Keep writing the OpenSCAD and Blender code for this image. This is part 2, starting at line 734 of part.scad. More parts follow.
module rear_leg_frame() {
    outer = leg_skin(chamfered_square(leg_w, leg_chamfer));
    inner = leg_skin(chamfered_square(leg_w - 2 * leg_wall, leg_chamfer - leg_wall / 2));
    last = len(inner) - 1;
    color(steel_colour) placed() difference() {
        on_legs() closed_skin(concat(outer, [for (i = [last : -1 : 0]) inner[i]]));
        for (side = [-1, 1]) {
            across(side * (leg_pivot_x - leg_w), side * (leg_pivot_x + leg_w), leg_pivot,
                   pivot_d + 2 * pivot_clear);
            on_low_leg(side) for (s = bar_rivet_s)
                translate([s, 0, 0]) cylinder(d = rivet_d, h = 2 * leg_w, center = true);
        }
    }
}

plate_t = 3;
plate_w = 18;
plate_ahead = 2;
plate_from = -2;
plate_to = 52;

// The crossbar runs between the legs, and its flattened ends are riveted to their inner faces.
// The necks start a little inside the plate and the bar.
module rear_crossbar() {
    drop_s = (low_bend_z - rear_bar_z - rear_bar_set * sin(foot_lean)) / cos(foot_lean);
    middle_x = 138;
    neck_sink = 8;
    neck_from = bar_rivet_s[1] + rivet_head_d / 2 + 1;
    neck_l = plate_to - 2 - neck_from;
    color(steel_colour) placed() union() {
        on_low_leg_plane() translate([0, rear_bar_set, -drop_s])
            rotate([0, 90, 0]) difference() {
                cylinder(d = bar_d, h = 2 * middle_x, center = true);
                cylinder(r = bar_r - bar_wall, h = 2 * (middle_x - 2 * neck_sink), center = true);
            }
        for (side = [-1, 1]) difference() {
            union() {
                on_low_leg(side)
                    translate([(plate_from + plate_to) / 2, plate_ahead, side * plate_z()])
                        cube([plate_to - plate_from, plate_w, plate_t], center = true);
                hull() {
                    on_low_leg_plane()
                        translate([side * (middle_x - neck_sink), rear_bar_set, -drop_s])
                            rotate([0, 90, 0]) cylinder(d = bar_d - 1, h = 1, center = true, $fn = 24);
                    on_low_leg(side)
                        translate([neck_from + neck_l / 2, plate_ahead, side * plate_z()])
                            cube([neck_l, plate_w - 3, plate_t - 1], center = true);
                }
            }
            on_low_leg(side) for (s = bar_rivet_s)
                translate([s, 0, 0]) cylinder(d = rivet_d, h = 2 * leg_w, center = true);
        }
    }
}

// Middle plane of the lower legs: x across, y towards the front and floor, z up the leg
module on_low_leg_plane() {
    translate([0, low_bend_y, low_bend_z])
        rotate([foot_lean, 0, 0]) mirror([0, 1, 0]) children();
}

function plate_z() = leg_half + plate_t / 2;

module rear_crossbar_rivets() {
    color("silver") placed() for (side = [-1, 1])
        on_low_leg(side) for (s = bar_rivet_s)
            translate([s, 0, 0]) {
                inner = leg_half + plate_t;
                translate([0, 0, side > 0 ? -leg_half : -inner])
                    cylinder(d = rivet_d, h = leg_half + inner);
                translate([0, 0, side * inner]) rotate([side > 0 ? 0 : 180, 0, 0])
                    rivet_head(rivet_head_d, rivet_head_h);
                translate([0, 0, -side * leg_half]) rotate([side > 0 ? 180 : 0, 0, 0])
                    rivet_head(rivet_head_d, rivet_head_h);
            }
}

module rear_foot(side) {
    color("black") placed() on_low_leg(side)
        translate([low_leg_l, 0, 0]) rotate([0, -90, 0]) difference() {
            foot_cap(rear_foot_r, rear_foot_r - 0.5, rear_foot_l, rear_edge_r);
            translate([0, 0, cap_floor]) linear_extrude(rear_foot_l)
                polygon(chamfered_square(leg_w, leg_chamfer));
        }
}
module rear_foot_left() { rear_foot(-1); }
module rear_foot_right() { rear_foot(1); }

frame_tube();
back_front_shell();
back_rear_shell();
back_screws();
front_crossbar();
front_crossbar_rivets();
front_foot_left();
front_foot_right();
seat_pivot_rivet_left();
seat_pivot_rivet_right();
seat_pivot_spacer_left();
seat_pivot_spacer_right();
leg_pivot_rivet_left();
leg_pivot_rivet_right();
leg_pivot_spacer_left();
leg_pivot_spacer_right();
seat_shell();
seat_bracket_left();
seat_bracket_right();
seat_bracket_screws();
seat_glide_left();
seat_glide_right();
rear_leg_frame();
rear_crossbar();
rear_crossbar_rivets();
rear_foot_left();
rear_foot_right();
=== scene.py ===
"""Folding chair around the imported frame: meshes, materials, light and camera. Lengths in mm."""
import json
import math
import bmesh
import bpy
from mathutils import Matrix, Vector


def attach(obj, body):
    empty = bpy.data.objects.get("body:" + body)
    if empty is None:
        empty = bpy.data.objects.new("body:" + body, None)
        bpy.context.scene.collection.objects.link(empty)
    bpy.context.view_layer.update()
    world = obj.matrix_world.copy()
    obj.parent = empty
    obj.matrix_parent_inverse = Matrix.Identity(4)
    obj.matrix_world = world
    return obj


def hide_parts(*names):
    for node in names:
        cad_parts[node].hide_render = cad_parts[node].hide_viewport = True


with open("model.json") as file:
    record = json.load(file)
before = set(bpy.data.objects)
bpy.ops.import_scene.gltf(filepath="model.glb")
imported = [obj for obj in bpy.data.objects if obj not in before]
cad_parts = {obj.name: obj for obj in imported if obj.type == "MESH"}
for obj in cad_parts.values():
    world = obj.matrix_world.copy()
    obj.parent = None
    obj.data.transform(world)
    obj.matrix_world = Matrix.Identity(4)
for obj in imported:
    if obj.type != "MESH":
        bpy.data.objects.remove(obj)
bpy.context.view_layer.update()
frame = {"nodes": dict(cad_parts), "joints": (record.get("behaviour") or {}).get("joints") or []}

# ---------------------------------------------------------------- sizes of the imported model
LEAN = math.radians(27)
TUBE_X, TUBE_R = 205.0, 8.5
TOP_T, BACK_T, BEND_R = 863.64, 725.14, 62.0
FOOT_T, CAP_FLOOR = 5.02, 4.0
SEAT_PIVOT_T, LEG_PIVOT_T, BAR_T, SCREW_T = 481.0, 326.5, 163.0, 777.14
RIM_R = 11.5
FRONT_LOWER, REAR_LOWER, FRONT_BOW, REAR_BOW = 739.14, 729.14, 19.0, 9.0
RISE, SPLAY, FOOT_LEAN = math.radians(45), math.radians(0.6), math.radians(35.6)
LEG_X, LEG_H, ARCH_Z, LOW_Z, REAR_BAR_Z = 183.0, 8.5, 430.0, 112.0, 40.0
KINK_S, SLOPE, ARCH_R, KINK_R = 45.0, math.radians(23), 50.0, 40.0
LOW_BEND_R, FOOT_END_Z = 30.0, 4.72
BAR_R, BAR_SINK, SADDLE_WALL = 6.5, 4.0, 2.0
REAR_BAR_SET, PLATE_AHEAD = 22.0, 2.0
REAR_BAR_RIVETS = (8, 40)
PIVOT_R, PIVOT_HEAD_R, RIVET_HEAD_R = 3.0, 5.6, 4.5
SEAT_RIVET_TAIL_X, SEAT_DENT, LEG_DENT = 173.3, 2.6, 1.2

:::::

__SET EXERCISE__
Exactly the lines from the one holding "frame_tube();" through the one holding "in imported if" should be printed, ends included.

__EXERCISE ANSWER__
frame_tube();
back_front_shell();
back_rear_shell();
back_screws();
front_crossbar();
front_crossbar_rivets();
front_foot_left();
front_foot_right();
seat_pivot_rivet_left();
seat_pivot_rivet_right();
seat_pivot_spacer_left();
seat_pivot_spacer_right();
leg_pivot_rivet_left();
leg_pivot_rivet_right();
leg_pivot_spacer_left();
leg_pivot_spacer_right();
seat_shell();
seat_bracket_left();
seat_bracket_right();
seat_bracket_screws();
seat_glide_left();
seat_glide_right();
rear_leg_frame();
rear_crossbar();
rear_crossbar_rivets();
rear_foot_left();
rear_foot_right();
=== scene.py ===
"""Folding chair around the imported frame: meshes, materials, light and camera. Lengths in mm."""
import json
import math
import bmesh
import bpy
from mathutils import Matrix, Vector


def attach(obj, body):
    empty = bpy.data.objects.get("body:" + body)
    if empty is None:
        empty = bpy.data.objects.new("body:" + body, None)
        bpy.context.scene.collection.objects.link(empty)
    bpy.context.view_layer.update()
    world = obj.matrix_world.copy()
    obj.parent = empty
    obj.matrix_parent_inverse = Matrix.Identity(4)
    obj.matrix_world = world
    return obj


def hide_parts(*names):
    for node in names:
        cad_parts[node].hide_render = cad_parts[node].hide_viewport = True


with open("model.json") as file:
    record = json.load(file)
before = set(bpy.data.objects)
bpy.ops.import_scene.gltf(filepath="model.glb")
imported = [obj for obj in bpy.data.objects if obj not in before]
cad_parts = {obj.name: obj for obj in imported if obj.type == "MESH"}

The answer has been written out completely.